SolrTextTagger icon indicating copy to clipboard operation
SolrTextTagger copied to clipboard

FSTOrdPostingsFormat could enable faster Tagger

Open dsmiley opened this issue 7 years ago • 1 comments
trafficstars

The Lucene FSTOrdPostingsFormat (Solr schema postingsFormat="FSTOrd50") Is like FSTPostingsFormat but has "ordinals" -- term ordinals. Ordinals are not supported by most postings formats but this one has it. In TermPrefixCursor.java I left a comment that it could be more efficient we we could use ordinals. I think this might be true. Instead of eagerly reading & caching the postings (list of docIDs), we could just capture the ordinal (an int). This'd replace some of the "IntsRef" with this integer ordinal. TPC wouldn't need docIdsCache either. Later when we resolve it in getDocIds(), that's when we do the actual work which is perhaps not expensive. Sometimes we're never consulted to even do that, thus saving some time.
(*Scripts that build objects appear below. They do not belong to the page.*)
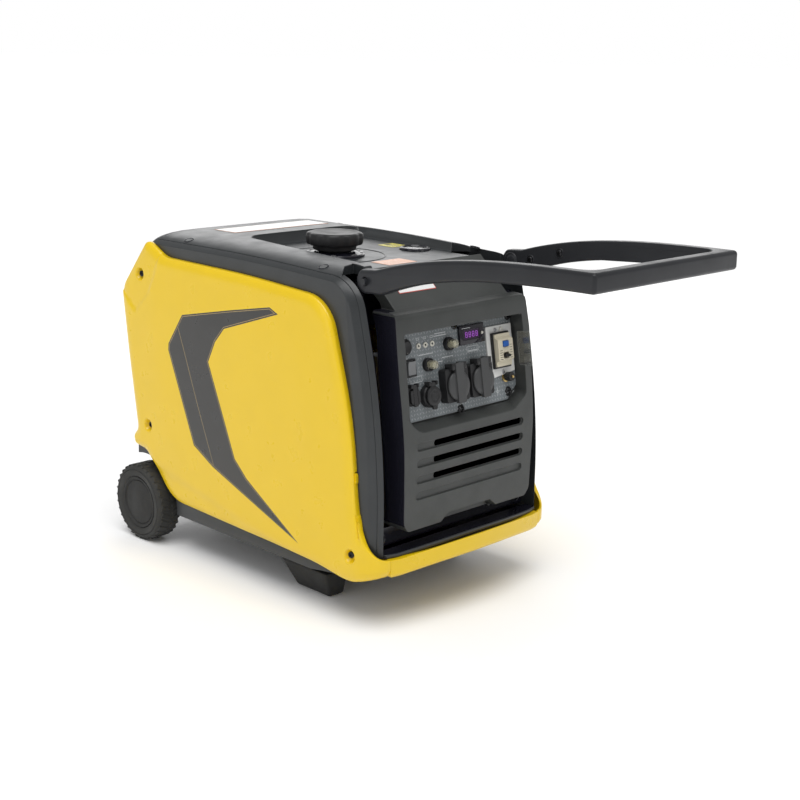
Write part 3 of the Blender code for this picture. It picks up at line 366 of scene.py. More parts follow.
def turned(profile, centre, axis, steps=48, turn=HOME):
    """A turned piece from a (radius, height) profile that runs from axis to axis, or closes on itself."""
    work = bmesh.new()
    rows = []
    for radius, height in profile:
        if radius < 1e-6:
            rows.append([work.verts.new((0, 0, height))])
            continue
        row = []
        for i in range(steps):
            angle = 2 * math.pi * i / steps
            row.append(work.verts.new((radius * math.cos(angle), radius * math.sin(angle), height)))
        rows.append(row)
    pairs = list(zip(rows, rows[1:]))
    if len(rows[0]) > 1:
        pairs.append((rows[-1], rows[0]))
    for near, far in pairs:
        for i in range(steps):
            a, b = near[i % len(near)], near[(i + 1) % len(near)]
            c, d = far[(i + 1) % len(far)], far[i % len(far)]
            corners = []
            for vertex in (a, b, c, d):
                if vertex not in corners:
                    corners.append(vertex)
            if len(corners) > 2:
                work.faces.new(corners)
    work.transform(turn @ Matrix.Translation(Vector(centre)) @ turn_to(axis))
    return to_mesh(work)


STAND = {
    "side": Matrix(((0, 0, 1), (1, 0, 0), (0, 1, 0))),     # outline (back, up), thickness along x
    "front": Matrix(((1, 0, 0), (0, 0, -1), (0, 1, 0))),   # outline (x, up), thickness towards the front
    "top": Matrix(((1, 0, 0), (0, 1, 0), (0, 0, 1))),      # outline (x, back), thickness along up
}


def slab(outline, facing, low, high, bevel=0.0, turn=HOME, rim=None, segments=4):
    """A flat outline given thickness from low to high. rim(a, b) picks the edges to round by bevel."""
    if facing == "front":
        low, high = -high, -low
    work = bmesh.new()
    ring = [work.verts.new((u, v, low)) for u, v in outline]
    face = work.faces.new(ring)
    grown = bmesh.ops.extrude_face_region(work, geom=[face])["geom"]
    for item in grown:
        if isinstance(item, bmesh.types.BMVert):
            item.co.z = high
    bmesh.ops.recalc_face_normals(work, faces=work.faces)
    if bevel:
        sharp = [edge for edge in work.edges if edge.calc_face_angle(0) > math.radians(50)]
        if rim:
            sharp = [edge for edge in sharp if rim(edge.verts[0].co, edge.verts[1].co)]
        bevel_edges(work, sharp, bevel, segments)
    work.transform(turn @ STAND[facing].to_4x4())
    return to_mesh(work)


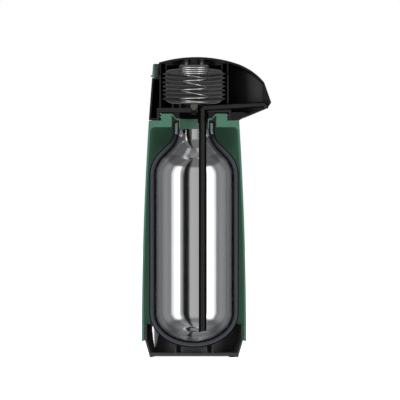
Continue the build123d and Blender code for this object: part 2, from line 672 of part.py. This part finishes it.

The tag may have been eliminated due to overlapping, or it may have effectively been cached at a higher level (TaggerRequestHandler transforms to the uniqueKey values then caches that).

I'm not sure how much benefit this would bring; it could be net loss; hard to be sure.

Down side is we'd basically be limited to this PostingsFormat. At least the PostingsWriterBase aspect of this one is pluggable (kinda) should we want some future improvements to allow a total in-memory option. To ameliorate this down-side, we could support any PF via grabbing the "TermsState" instead, and presumably the termState of FSTOrdPostingsFormat is effectively the ordinal.

dsmiley avatar May 01 '18 15:05 dsmiley

Upon further inspection of FSTOrdPostringsFormat (actually FSTOrdTermsReader), it has TODOs for ord() which is bizarre -- why does this postingsFormat even exist if it doesn't yet support ords? I filed an issue: https://issues.apache.org/jira/browse/LUCENE-8285

dsmiley avatar May 01 '18 15:05 dsmiley